Output an exact reproduction of the data.

------

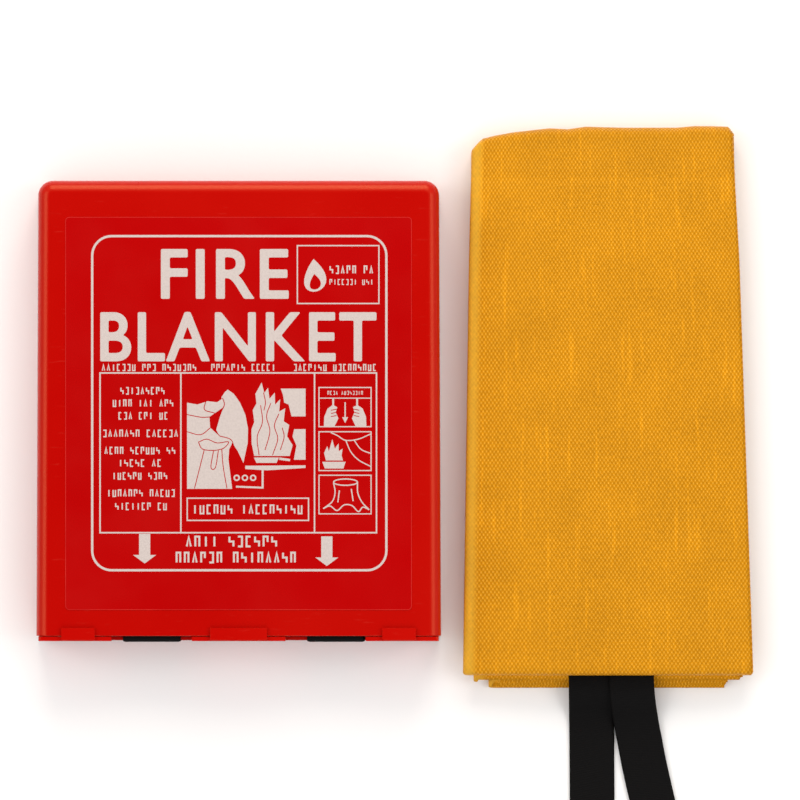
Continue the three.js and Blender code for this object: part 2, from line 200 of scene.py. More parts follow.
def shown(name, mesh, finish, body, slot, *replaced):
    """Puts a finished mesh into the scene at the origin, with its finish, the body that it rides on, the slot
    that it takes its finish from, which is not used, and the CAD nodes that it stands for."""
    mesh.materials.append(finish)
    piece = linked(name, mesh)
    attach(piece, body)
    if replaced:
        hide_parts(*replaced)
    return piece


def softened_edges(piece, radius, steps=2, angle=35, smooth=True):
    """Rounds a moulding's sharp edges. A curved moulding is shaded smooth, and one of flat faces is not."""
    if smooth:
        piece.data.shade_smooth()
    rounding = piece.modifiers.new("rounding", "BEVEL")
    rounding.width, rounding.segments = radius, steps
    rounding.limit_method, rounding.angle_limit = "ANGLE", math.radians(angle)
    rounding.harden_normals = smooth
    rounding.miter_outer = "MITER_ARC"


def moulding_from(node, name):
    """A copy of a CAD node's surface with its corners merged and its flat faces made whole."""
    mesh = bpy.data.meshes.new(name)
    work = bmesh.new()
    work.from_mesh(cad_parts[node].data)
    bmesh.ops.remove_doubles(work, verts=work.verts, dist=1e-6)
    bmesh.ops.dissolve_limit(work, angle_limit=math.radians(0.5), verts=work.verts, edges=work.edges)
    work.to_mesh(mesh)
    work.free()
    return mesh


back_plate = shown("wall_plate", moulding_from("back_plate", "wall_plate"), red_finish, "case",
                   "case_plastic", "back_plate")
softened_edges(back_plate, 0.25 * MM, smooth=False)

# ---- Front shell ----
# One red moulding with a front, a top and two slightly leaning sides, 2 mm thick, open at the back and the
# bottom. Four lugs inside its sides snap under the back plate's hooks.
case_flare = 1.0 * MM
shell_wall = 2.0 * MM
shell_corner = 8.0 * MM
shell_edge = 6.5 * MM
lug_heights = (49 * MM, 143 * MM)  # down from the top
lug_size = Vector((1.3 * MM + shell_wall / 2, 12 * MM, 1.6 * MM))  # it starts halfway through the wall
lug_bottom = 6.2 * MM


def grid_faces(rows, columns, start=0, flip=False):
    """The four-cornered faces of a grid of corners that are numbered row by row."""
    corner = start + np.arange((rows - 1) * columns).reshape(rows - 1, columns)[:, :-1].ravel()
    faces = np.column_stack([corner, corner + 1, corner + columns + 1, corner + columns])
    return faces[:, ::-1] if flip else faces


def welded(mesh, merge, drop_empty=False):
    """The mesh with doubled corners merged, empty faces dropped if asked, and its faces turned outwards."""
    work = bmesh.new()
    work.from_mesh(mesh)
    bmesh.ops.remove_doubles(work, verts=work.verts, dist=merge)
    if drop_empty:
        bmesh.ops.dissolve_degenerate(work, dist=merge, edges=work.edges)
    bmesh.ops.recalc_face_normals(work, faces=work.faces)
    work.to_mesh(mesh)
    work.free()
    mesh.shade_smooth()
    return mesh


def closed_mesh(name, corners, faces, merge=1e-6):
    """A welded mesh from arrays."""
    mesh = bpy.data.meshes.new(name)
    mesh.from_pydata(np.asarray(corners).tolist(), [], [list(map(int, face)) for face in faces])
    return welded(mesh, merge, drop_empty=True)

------

**SOLUTION:**
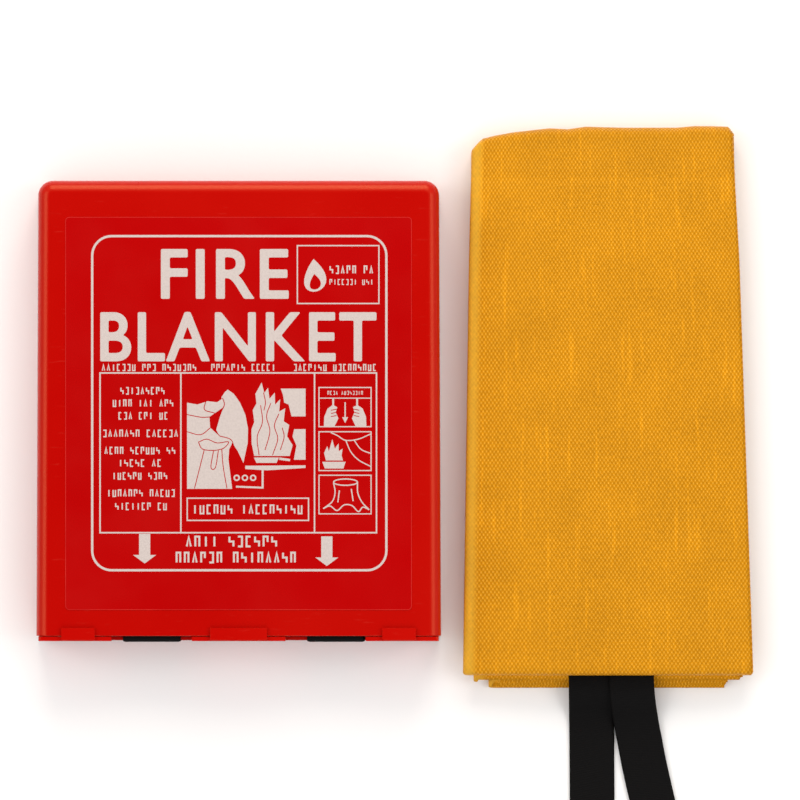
Continue the three.js and Blender code for this object: part 2, from line 200 of scene.py. More parts follow.
def shown(name, mesh, finish, body, slot, *replaced):
    """Puts a finished mesh into the scene at the origin, with its finish, the body that it rides on, the slot
    that it takes its finish from, which is not used, and the CAD nodes that it stands for."""
    mesh.materials.append(finish)
    piece = linked(name, mesh)
    attach(piece, body)
    if replaced:
        hide_parts(*replaced)
    return piece


def softened_edges(piece, radius, steps=2, angle=35, smooth=True):
    """Rounds a moulding's sharp edges. A curved moulding is shaded smooth, and one of flat faces is not."""
    if smooth:
        piece.data.shade_smooth()
    rounding = piece.modifiers.new("rounding", "BEVEL")
    rounding.width, rounding.segments = radius, steps
    rounding.limit_method, rounding.angle_limit = "ANGLE", math.radians(angle)
    rounding.harden_normals = smooth
    rounding.miter_outer = "MITER_ARC"


def moulding_from(node, name):
    """A copy of a CAD node's surface with its corners merged and its flat faces made whole."""
    mesh = bpy.data.meshes.new(name)
    work = bmesh.new()
    work.from_mesh(cad_parts[node].data)
    bmesh.ops.remove_doubles(work, verts=work.verts, dist=1e-6)
    bmesh.ops.dissolve_limit(work, angle_limit=math.radians(0.5), verts=work.verts, edges=work.edges)
    work.to_mesh(mesh)
    work.free()
    return mesh


back_plate = shown("wall_plate", moulding_from("back_plate", "wall_plate"), red_finish, "case",
                   "case_plastic", "back_plate")
softened_edges(back_plate, 0.25 * MM, smooth=False)

# ---- Front shell ----
# One red moulding with a front, a top and two slightly leaning sides, 2 mm thick, open at the back and the
# bottom. Four lugs inside its sides snap under the back plate's hooks.
case_flare = 1.0 * MM
shell_wall = 2.0 * MM
shell_corner = 8.0 * MM
shell_edge = 6.5 * MM
lug_heights = (49 * MM, 143 * MM)  # down from the top
lug_size = Vector((1.3 * MM + shell_wall / 2, 12 * MM, 1.6 * MM))  # it starts halfway through the wall
lug_bottom = 6.2 * MM


def grid_faces(rows, columns, start=0, flip=False):
    """The four-cornered faces of a grid of corners that are numbered row by row."""
    corner = start + np.arange((rows - 1) * columns).reshape(rows - 1, columns)[:, :-1].ravel()
    faces = np.column_stack([corner, corner + 1, corner + columns + 1, corner + columns])
    return faces[:, ::-1] if flip else faces


def welded(mesh, merge, drop_empty=False):
    """The mesh with doubled corners merged, empty faces dropped if asked, and its faces turned outwards."""
    work = bmesh.new()
    work.from_mesh(mesh)
    bmesh.ops.remove_doubles(work, verts=work.verts, dist=merge)
    if drop_empty:
        bmesh.ops.dissolve_degenerate(work, dist=merge, edges=work.edges)
    bmesh.ops.recalc_face_normals(work, faces=work.faces)
    work.to_mesh(mesh)
    work.free()
    mesh.shade_smooth()
    return mesh


def closed_mesh(name, corners, faces, merge=1e-6):
    """A welded mesh from arrays."""
    mesh = bpy.data.meshes.new(name)
    mesh.from_pydata(np.asarray(corners).tolist(), [], [list(map(int, face)) for face in faces])
    return welded(mesh, merge, drop_empty=True)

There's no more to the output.